The anticipation swelled as we approached the building. We just knew we would see something exquisite. 
Once inside we found that no photographing was allowed. We took pictures in the lobby and memorized the rest. The quilts were awesome but we were sorely aware that there were no quilts that reflected us. I wondered if I were an alien from outer space, would I think that African American people failed to participate in this craft. The Gift Shop did not have even one (1) book by an African American person. I guess that thought was in my mind since the Smithsonian National African American Museum just opened. I could see those people in the Trump store probably asking why would you need another Quilt museum for African American people. Everybody wants their achievements and accomplishments to be acknowledged. We are no different.

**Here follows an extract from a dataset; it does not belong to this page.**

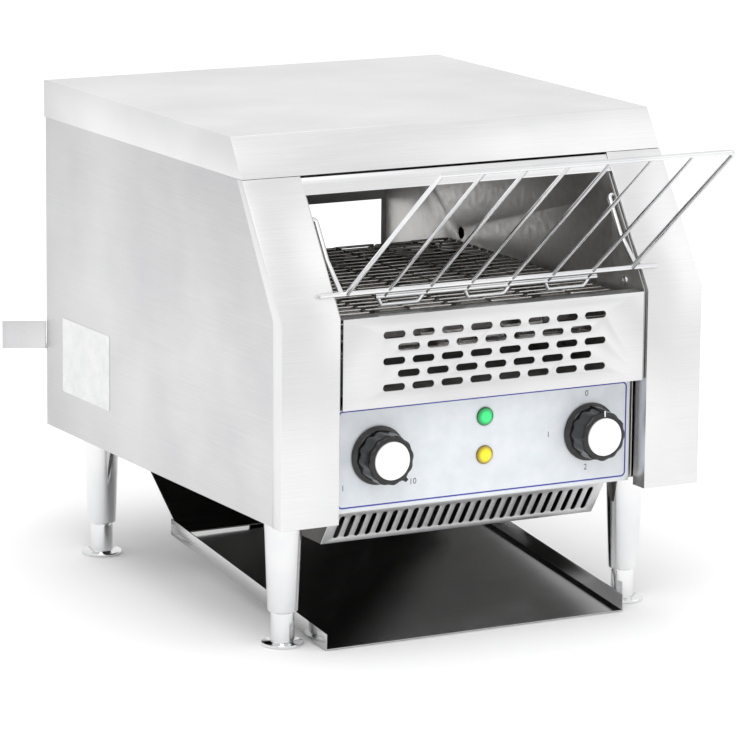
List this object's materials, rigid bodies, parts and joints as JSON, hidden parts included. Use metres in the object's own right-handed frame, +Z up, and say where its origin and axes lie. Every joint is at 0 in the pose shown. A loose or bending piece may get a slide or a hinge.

The docent met us at the door and welcomed us in. We went right away to a reversible quilt hanging to the right. We could see a beautiful landscape quilt in the distance. She explained the layout of the place and told us how a few of the quilts were created. I rushed ahead since we only had two hours to see everything in the exhibit. I saw some beautiful log cabins, some horses and other art quilts. We saw abstract and traditional. Once I had seen them all, I realized that I had time to go back through and study some techniques. Some quilts had reverse applique' while others were painted on, one was thread painted and many had exquisite quilting designs. (Quilting is the stitching that is done to hold all three pieces of the quilt together). Another docent asked me had I settled on a favorite. I don't know if I found a favorite but I couldn't get the landscape  quilt and the scallops on the bright colored log cabin quilt out of my head.

I left the museum excited about the quilts I had seen along with the inspiration that I had garnered and some deep thoughts about our needs.

I swear I fell asleep with visions of new quilts in my head.